- Set task: Quote verbatim every line from the line containing "Reconstruct the object" to the line containing "SEGMENTS = 48", inclusive of both, and no other line.

- Source material:
==================================================

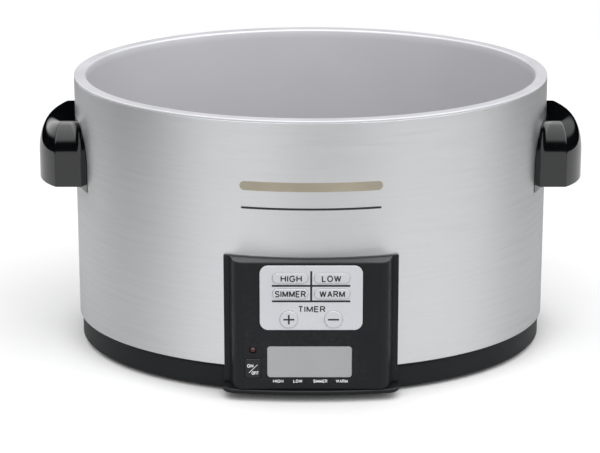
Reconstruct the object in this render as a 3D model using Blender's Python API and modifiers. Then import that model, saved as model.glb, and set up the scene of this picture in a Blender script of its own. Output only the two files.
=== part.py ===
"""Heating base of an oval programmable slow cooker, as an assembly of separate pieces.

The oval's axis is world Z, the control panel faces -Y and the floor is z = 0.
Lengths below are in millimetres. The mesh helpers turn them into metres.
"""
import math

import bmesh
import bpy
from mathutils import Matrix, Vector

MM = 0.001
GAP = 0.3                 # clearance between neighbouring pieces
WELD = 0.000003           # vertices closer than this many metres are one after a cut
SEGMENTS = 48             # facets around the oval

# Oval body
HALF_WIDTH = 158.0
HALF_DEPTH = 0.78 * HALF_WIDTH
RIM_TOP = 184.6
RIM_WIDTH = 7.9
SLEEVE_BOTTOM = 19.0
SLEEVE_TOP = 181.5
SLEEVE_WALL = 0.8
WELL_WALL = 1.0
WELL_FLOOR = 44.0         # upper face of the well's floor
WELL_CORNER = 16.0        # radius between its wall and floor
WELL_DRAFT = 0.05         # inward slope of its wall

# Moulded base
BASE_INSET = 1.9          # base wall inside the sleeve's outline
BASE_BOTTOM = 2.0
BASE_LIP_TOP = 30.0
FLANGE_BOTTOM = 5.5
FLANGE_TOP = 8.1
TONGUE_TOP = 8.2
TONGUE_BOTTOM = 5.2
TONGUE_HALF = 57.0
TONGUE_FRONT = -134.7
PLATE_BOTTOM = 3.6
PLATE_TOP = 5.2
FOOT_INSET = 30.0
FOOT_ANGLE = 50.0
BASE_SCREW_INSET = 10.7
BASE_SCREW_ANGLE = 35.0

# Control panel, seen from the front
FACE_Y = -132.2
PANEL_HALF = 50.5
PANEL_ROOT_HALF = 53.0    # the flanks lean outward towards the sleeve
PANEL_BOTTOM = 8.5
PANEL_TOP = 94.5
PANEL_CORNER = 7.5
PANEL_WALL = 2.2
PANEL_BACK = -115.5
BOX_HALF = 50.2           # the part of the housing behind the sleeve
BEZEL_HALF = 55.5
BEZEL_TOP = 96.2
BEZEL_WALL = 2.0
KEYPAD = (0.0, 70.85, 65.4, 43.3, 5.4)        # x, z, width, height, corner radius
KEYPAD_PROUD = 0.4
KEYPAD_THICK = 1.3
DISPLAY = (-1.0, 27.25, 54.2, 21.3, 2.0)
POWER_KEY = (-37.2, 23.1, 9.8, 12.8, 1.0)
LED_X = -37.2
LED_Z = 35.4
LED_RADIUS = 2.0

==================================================

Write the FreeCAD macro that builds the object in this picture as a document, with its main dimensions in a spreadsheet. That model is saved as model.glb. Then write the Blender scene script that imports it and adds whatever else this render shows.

==================================================

- Task result:
Reconstruct the object in this render as a 3D model using Blender's Python API and modifiers. Then import that model, saved as model.glb, and set up the scene of this picture in a Blender script of its own. Output only the two files.
=== part.py ===
"""Heating base of an oval programmable slow cooker, as an assembly of separate pieces.

The oval's axis is world Z, the control panel faces -Y and the floor is z = 0.
Lengths below are in millimetres. The mesh helpers turn them into metres.
"""
import math

import bmesh
import bpy
from mathutils import Matrix, Vector

MM = 0.001
GAP = 0.3                 # clearance between neighbouring pieces
WELD = 0.000003           # vertices closer than this many metres are one after a cut
SEGMENTS = 48             # facets around the oval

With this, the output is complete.